Jonathan Cole, a high-school teacher in Lafayette Parish,
said some teachers in the district are unhappy with the homework-grading ban. A
good number of students skip homework because it isn’t going to be graded, he
said. “We’re seeing some drops in some scores related to math, and that’s a
skill that does benefit from some practice,” said Mr. Cole, who is also
president of a local educator association. Even so, parent Laurie Lightfoot
supports the new policy. “These kids have so much homework at younger and
younger ages. And heaven forbid if they have after-school activities or want to
spend time with family,” she said. Her 13-year-old daughter Madison said the
change “does relieve a little stress.” Some students who aren’t turning in
homework are being urged to do so by teachers, she said.

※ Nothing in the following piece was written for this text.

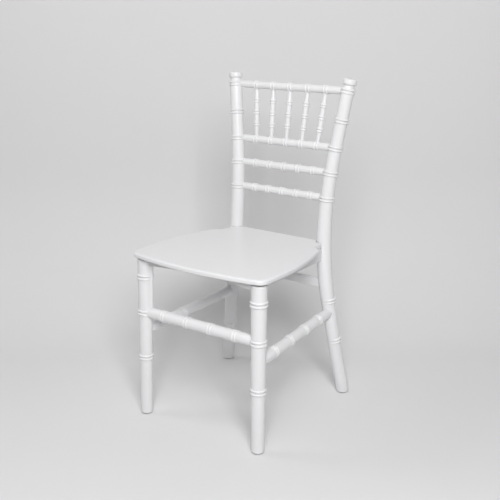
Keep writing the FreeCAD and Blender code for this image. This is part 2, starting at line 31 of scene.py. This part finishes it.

Kathy Aloisio, Lafayette’s director of elementary schools,
said grades should reflect a student’s mastery of a subject, not homework,
which some students can get help with at home. “Are we grading what the parents
did, or are we grading what the child did?” she said. Norfolk Public Schools in
Nebraska dropped homework for elementary school children last year. “It was
pretty common that elementary students would take home 30 math problems every
night, and might have additional homework after that,” said Superintendent Jami
Jo Thompson. “It was a lot of stress on the child and the family.”
Dr. Thompson said students who are struggling are getting
the help they need in school instead of sending the work home with them to parents,
who have been supportive of the homework change. Now, parents with children at
the schools in northeastern Nebraska, which go up to fourth grade, are asked to
read with their children and practice math skills.